Abu Dhabi National Insurance Company (ADNIC)
- Company type: Public
- Traded as: ADX: ADNIC
- Industry: Insurance
- Founded: 10 September 1972
- Headquarters: Abu Dhabi, United Arab Emirates
- Area served: Worldwide
- Key people: Shaikh Mohammed bin Saif al Nahyan (Chairman); Tahnoon Al-Nahyan (Vice Chairman); Charalampos Mylonas (CEO);
- Revenue: AED 7.18 billion (2024)
- Net income: AED 419.5 million (2024)
- Total assets: AED 11.80 billion (2024)
- Total equity: AED 3.52 billion (2024)
- Website: www.adnic.ae

= Abu Dhabi National Insurance Company =

Abu Dhabi composite insurance company

Abu Dhabi National Insurance Company PJSC (شركة أبوظبي الوطنية التأمين; ADNIC) is a composite insurer headquartered in Abu Dhabi in the United Arab Emirates. ADNIC is the second largest insurer in the UAE by premium and one of the largest in the Gulf Cooperation Council (GCC).
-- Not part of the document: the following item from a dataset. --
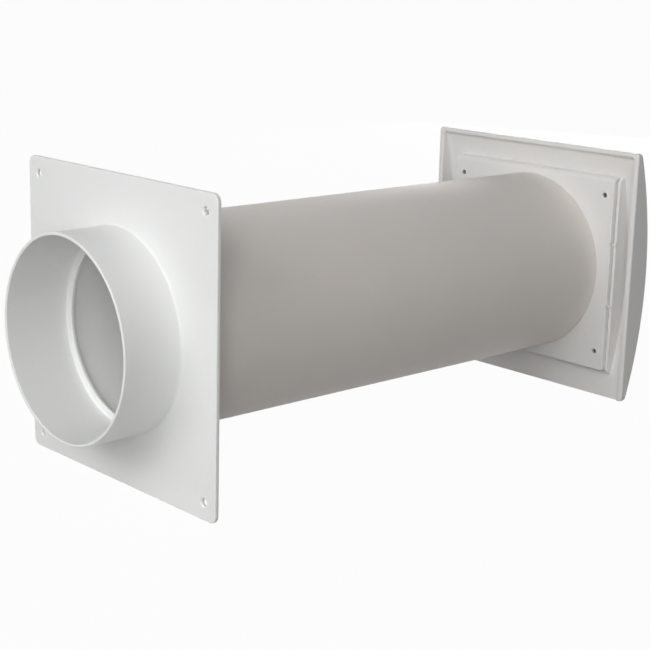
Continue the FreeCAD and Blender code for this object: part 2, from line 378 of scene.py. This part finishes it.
def plastic(name, base, roughness, grain, grain_height, stretch, ior):
    """White plastic: fine grain, a little light let in, slight mottling and a varying sheen."""
    material = bpy.data.materials.new(name)
    material.use_nodes = True
    tree = material.node_tree
    shader = tree.nodes["Principled BSDF"]
    shader.inputs["IOR"].default_value = ior
    shader.inputs["Subsurface Weight"].default_value = LIGHT_SHARE
    shader.inputs["Subsurface Radius"].default_value = LIGHT_SPREAD
    shader.inputs["Subsurface Scale"].default_value = LIGHT_REACH
    place = add_node(tree, "ShaderNodeTexCoord")
    stretched = add_node(tree, "ShaderNodeMapping", {"Scale": stretch},
                         {"Vector": place.outputs["Object"]})
    fine = add_node(tree, "ShaderNodeTexNoise",
                    {"Scale": 1 / grain, "Detail": 3.0, "Roughness": 0.6},
                    {"Vector": stretched.outputs["Vector"]})
    broad = add_node(tree, "ShaderNodeTexNoise", {"Scale": 1 / MOTTLING, "Detail": 2.0},
                     {"Vector": place.outputs["Object"]})
    tint = add_node(tree, "ShaderNodeValToRGB", None, {"Fac": broad.outputs["Fac"]})
    tint.color_ramp.elements[0].position = 0.3
    tint.color_ramp.elements[1].position = 0.7
    tint.color_ramp.elements[0].color = [*(v * MOTTLED_SHADE for v in base), 1]
    tint.color_ramp.elements[1].color = [*base, 1]
    sheen = add_node(tree, "ShaderNodeMapRange",
                     {"To Min": roughness - SHEEN_SWING, "To Max": roughness + SHEEN_SWING},
                     {"Value": broad.outputs["Fac"]})
    bump = add_node(tree, "ShaderNodeBump", {"Strength": 1.0, "Distance": grain_height},
                    {"Height": fine.outputs["Fac"]})
    tree.links.new(tint.outputs["Color"], shader.inputs["Base Color"])
    tree.links.new(sheen.outputs["Result"], shader.inputs["Roughness"])
    tree.links.new(bump.outputs["Normal"], shader.inputs["Normal"])
    return material


def moulded_white(name, base):
    # Injection-moulded ABS from a spark-eroded tool: an even satin white that spreads the
    # light. The real grain is about 0.1 mm and is drawn at 0.7 mm, so that it shows.
    return plastic(name, base, roughness=0.42, grain=0.7 * MM, grain_height=0.01 * MM,
                   stretch=(1, 1, 1), ior=1.53)


def extruded_white(name, base):
    # Extruded rigid PVC: a duller off-white with faint lines that the die leaves along the
    # tube. The real lines are about 0.2 mm apart and are drawn at 1.2 mm, so that they show.
    return plastic(name, base, roughness=0.5, grain=1.2 * MM, grain_height=0.01 * MM,
                   stretch=(1, 0.02, 1), ior=1.54)


# Pieces

def collar_radii(tube):
    """Outer and inner radius of the collars, and the radius of the tube's grooves."""
    outer = TUBE_HIGH.x - tube.wall - tube.collar_gap
    return outer, outer - tube.collar_wall, TUBE_HIGH.x + tube.seat_gap


def collar_path(tube, root, tip):
    """Collar path from its bore at the root, round its tip, to its outside at the root."""
    outer, bore, _ = collar_radii(tube)
    lead = tip + math.copysign(2 * tube.collar_lead, root - tip)
    return [(bore, root, SMALL_EDGE), (bore, tip, SMALL_EDGE),
            (outer - tube.collar_lead, tip, SMALL_EDGE), (outer, lead, SMALL_EDGE)]


def screw_places(mount):
    """Centres of a mount's four screw holes."""
    dims = MOUNTS[mount]["dims"]
    half_x, half_z = dims["spacing_x_mm"] * MM / 2, dims["spacing_y_mm"] * MM / 2
    return [(sx * half_x, sz * half_z) for sx in (-1, 1) for sz in (-1, 1)]


def drilled(cage, mount, front, back, flare):
    """Lays a mount's screw holes; returns their loops on the front face and on the back."""
    radius = MOUNTS[mount]["dims"]["hole_r_mm"] * MM
    inward = math.copysign(1, back - front)
    path = [(radius + flare + HOLE_EDGE, front), (radius + flare, front, HOLE_EDGE / 2),
            (radius, front + inward * flare, HOLE_EDGE / 2), (radius, back, HOLE_EDGE),
            (radius + 2 * HOLE_EDGE, back)]
    holes = [turned(cage, path, x, z, HOLE_STEPS) for x, z in screw_places(mount)]
    return [hole[0] for hole in holes], [hole[-1] for hole in holes]


class VENT_SLEEVE_OT_inner_plate(Operator):
    """Square flange with the duct spigot, its stop ledge and the collar behind"""
    bl_idname = "vent_sleeve.inner_plate"
    bl_label = "Inner Plate"

    def execute(self, context):
        sizes, tube = context.scene.vent_plate, context.scene.vent_tube
        outer, _, seat = collar_radii(tube)
        spigot = MOUNTS["duct_spigot"]["dims"]["r_mm"] * MM
        spigot_bore = spigot - sizes.spigot_wall
        front, rim, tip = -sizes.thickness, PLATE_LOW.y, PLATE_HIGH.y
        ledge_back = sizes.ledge_setback + sizes.ledge_thickness
        half = PLATE_HIGH.x
        cage = Cage()

        path = softened([(sizes.edge_radius + SUPPORT, front), (0, front, sizes.edge_radius),
                         (0, 0, SMALL_EDGE), (SUPPORT, 0)])
        rows = []
        for inset, y in path:
            corner = sizes.corner_radius - inset
            flat = rectangle(half - inset, inset - half, half - inset, corner, corner)
            rows.append([Vector((x, y, z)) for x, z in flat])
        flange = cage.loops(rows)

        neck = turned(cage, [
            (spigot + sizes.root_radius + SUPPORT, front),
            (spigot, front, sizes.root_radius),
            (spigot, rim, sizes.rim_radius),
            (spigot_bore, rim, sizes.rim_radius),
            (spigot_bore, sizes.ledge_setback, sizes.root_radius),
            (sizes.ledge_opening, sizes.ledge_setback, SMALL_EDGE),
            (sizes.ledge_opening, ledge_back, SMALL_EDGE),
            *collar_path(tube, ledge_back, tip),
            (outer, 0),
            (outer + SUPPORT, 0),
        ])
        holes = drilled(cage, "inner_plate_screws", front, 0, sizes.hole_flare)
        cage.fill(flange[0], neck[0], *holes[0])
        cage.fill(flange[-1], neck[-1], *holes[1])
        piece = cage.made("inner_plate_moulding")
        groove = ring_block("groove", outer, seat, TUBE_LOW.y, SUPPORT)
        worked(piece, groove, "DIFFERENCE")
        finished(piece, "inner_plate",
                 moulded_white("Moulded ABS, plate white", context.scene.vent_finish.plate))
        return {"FINISHED"}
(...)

The company is listed on the Abu Dhabi Stock Exchange and trades under the symbol and Bloomberg ticker ADNIC.

== History ==
ADNIC was established by Emiree Decree on 10 September 1972 and was the first insurer to be licensed in the Emirate of Abu Dhabi. The company has expanded over the years and now provides a full suite of insurance and reinsurance products within the UAE, GCC and other countries in Asia and Europe.

== Operations ==
ADNIC has operations across all emirates in the United Arab Emirates consisting of a network of branches, as well as sales and customer service centres. The insurer provides risk coverage in more than 75 countries through its international division operating from Dubai as well as a representative office in London.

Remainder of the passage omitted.